No, it didn't take long to determine the problem. But fixing it is another matter. I'm baffled at how many people praise the Perl ecosystem for its documentation, because every time I have an interesting problem the answer is usually buried in PerlMonks if it exists at all. In this case, the problem was the data sharing model of Apache/mod_perl worker processes. How do I make sure that a variable - in this case, a Redis client - is instantiated freshly in each worker, but not per-request? Is there some sort of library for thread local storage? Is the answer buried in the source of DBI::Pool? ... where the fuck are the docs for DBI::Pool. Or the source. This was implemented in C wasn't it, cycle-greedy bastards. Interpreted language modules written in compiled languages is basically the Russian Front of research territory.

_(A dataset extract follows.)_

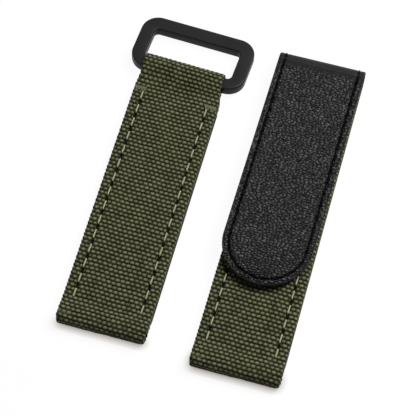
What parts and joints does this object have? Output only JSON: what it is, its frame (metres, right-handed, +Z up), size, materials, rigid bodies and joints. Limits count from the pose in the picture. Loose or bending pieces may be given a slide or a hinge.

But what makes me feel really dumb is how simple the solution is. Let's see how fast the audience can put it together as I explain it hint by hint:
* There are effectively two phases of memory isolation over the lifetime of the process (the first being the fork parent). First we build up the common environment (including file descriptors). Then, at some point, this is forked into pseudo-isolated processes.
* Once you're in your per-worker process, any new objects and connections are your own.
* Create a Redis connection at the right time, and it will be reused from request to request in a single thread, but not between concurrent threads.
* There is no callback for "I just forked into memory isolation", BUT. You won't get any HTTP requests being processed until you're forked. So once that's happening, you know that you're in the clear.
* It's easy to write an initialization function, which returns immediately if it's been run before.
* If you only run this module init function from the HTTP request processing path, you can guarantee that you've deferred initialization until you have memory isolation.
There you have it. Create your module-level Redis connection object in an initialization function that runs once and defers execution until after the fork by running in the request handler. It's that easy.
The thing is, I've seen this pattern a lot, but I've never correctly guessed the motivation. Now it feels pretty obvious, and in the future, knowing this will give me a new critical understanding of how existing infrastructure works, and why it does what it does where it does.